Operator: [Operator Instructions] Your next question comes from the line of Phillips Johnston with Capital One. Please go ahead.
Phillips Johnston: In a scenario where you take CapEx to the low end of the range for this year, what do you think maintenance CapEx would be for oil for 2026 and 2027 approximately?
Nick O’Grady: It would be about the same, Phillips, call it $850 million roughly.
Phillips Johnston: Okay. Perfect. And then, Chad, I probably missed this in your prepared comments but, seems like…
Nick O’Grady: I am so sorry. Just let me caveat that; that’s at today’s drilling cost. I should also add it, right? So that’s assuming that we don’t see a change in cost.

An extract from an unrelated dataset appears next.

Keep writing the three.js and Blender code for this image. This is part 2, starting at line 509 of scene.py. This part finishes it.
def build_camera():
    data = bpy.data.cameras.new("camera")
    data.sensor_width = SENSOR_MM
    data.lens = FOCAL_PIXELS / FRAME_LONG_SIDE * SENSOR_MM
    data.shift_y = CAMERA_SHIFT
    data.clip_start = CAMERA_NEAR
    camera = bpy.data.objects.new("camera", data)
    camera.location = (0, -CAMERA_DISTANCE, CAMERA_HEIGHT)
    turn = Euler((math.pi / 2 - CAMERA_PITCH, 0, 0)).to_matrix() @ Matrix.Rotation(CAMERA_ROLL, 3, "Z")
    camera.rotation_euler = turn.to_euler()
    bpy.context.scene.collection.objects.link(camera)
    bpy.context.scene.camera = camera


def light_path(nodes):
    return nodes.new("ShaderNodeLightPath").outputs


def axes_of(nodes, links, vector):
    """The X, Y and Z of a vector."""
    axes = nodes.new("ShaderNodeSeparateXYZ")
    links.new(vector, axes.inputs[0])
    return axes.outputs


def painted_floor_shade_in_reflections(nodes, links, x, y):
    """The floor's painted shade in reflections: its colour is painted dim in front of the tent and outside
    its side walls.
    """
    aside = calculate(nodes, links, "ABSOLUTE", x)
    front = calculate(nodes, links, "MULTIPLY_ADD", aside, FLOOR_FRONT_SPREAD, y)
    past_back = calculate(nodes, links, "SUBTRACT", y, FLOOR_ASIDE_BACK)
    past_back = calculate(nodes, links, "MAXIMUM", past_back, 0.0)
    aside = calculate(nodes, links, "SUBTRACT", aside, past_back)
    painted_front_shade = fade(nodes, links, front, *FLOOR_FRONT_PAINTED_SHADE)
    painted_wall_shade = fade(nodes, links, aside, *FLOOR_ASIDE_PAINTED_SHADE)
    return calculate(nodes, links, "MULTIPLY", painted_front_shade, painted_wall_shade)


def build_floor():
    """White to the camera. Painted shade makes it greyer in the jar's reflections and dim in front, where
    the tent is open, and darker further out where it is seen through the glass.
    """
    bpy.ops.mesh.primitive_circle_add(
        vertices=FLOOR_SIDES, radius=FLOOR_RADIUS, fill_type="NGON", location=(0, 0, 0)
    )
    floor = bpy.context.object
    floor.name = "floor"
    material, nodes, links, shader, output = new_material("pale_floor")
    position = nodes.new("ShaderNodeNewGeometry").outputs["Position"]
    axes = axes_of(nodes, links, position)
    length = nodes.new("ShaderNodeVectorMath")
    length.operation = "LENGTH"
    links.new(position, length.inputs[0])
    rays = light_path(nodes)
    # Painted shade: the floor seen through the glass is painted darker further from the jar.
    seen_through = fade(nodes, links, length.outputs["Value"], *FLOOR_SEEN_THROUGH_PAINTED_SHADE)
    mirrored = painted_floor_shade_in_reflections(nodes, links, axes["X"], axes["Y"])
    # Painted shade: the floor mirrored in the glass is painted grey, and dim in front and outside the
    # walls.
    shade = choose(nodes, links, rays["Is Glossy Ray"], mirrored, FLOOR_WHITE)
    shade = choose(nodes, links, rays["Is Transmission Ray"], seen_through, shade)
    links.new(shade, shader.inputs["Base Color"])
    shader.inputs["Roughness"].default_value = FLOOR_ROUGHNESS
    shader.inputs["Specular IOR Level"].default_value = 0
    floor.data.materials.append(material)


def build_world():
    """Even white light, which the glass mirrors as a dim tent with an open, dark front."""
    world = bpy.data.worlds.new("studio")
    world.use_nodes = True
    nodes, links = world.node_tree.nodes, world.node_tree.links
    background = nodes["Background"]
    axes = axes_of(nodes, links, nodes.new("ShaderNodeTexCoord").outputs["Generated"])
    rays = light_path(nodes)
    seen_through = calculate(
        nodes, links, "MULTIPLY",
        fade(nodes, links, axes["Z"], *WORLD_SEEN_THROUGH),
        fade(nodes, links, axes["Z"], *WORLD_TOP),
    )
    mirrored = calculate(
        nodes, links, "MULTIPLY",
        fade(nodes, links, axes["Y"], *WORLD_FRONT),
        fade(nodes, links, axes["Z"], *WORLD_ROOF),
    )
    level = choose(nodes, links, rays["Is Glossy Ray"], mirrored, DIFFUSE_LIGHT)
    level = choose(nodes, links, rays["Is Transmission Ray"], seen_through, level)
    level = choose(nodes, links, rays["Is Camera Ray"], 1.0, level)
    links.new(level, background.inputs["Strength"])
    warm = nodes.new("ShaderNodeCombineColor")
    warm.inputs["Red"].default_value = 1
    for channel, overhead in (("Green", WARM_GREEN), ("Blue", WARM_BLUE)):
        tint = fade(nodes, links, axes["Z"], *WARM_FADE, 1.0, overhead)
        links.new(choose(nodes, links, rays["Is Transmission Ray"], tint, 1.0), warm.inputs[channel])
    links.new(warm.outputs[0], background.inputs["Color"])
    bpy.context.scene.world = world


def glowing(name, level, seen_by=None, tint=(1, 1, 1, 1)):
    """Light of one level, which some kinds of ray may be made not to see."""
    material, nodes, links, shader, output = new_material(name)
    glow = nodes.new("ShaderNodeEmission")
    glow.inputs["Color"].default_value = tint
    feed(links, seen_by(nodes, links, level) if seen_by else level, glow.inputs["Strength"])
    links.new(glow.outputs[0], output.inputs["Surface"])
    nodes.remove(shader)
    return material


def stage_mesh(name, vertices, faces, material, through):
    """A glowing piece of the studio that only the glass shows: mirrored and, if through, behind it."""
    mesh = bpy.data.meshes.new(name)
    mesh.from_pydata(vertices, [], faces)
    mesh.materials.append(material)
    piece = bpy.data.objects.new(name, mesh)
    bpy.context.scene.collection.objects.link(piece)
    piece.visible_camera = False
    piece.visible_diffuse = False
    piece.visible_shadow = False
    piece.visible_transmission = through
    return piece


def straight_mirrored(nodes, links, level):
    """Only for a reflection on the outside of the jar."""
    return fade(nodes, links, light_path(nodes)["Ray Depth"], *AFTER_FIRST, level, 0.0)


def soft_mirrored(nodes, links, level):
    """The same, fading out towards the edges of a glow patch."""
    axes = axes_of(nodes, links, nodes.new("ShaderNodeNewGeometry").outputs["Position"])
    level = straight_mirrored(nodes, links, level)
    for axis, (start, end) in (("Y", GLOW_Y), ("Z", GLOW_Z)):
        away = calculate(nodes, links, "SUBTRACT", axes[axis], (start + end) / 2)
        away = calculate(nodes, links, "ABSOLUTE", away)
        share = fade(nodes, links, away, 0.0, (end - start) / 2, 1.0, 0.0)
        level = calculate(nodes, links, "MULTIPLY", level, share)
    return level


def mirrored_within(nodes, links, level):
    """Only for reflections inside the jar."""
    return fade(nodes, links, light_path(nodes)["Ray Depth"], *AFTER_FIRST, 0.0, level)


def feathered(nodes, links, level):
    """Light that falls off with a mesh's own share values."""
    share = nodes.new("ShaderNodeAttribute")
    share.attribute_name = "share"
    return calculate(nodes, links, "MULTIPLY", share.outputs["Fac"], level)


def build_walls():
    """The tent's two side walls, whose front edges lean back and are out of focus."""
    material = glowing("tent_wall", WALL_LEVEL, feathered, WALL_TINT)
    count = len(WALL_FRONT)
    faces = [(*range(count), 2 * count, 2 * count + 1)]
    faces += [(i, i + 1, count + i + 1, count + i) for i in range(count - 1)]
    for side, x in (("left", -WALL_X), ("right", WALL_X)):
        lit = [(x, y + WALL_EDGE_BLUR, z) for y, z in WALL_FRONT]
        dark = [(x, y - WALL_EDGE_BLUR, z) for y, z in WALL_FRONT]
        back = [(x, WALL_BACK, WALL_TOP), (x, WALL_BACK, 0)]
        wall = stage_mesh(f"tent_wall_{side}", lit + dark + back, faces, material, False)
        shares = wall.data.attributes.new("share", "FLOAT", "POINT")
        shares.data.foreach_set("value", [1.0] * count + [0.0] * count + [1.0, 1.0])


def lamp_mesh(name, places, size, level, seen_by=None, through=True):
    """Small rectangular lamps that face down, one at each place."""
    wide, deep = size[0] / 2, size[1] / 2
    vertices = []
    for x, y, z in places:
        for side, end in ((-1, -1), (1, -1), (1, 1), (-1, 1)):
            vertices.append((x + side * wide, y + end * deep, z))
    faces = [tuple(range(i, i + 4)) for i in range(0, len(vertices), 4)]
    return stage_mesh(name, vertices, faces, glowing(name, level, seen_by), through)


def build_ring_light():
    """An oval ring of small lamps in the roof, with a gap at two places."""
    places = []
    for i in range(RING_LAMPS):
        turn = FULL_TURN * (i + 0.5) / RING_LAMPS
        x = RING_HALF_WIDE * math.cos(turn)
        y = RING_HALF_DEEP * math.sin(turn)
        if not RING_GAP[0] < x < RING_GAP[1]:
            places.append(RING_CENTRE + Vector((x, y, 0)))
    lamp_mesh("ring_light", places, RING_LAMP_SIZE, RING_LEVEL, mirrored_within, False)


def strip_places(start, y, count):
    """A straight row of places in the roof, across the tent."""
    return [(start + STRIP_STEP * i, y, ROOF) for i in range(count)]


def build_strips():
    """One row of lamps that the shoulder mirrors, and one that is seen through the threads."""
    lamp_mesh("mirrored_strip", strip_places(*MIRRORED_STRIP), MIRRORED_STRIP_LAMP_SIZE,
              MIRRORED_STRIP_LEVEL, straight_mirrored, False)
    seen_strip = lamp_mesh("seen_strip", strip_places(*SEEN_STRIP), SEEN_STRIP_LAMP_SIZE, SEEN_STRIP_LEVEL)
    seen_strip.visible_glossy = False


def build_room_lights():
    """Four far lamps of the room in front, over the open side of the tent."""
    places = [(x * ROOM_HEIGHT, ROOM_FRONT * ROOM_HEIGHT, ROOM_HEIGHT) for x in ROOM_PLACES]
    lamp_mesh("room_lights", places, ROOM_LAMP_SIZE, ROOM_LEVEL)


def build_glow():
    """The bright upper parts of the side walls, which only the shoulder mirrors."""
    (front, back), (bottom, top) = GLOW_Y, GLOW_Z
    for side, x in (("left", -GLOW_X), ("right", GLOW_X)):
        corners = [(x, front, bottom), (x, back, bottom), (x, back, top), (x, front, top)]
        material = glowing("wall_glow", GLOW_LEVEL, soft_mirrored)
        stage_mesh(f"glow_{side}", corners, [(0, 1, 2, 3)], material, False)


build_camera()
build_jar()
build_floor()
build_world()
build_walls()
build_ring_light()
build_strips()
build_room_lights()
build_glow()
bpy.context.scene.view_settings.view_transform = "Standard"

Phillips Johnston: Yes. Okay, makes sense. So, yes — Chad, I probably missed this in the comments but you guys had a pretty nice beat on both production taxes and gas prices relative to your full year guidance. Are those expected to sort of trend back into the range for the year?
Chad Allen: They are. They are. I think it’s really — the production tax is really a function of our production mix. But as our Permian grows, they have a bit higher production taxes; so expect that to kind of move back into our guided range.
Operator: [Operator Instructions] I will turn the call back over to Nick O’Grady, CEO, for closing remarks.
Nick O’Grady: Thanks again for your interest in our company, and we look forward to talking to you in the coming weeks.
Operator: Ladies and gentlemen, that concludes today’s call. Thank you all for joining. You may now disconnect.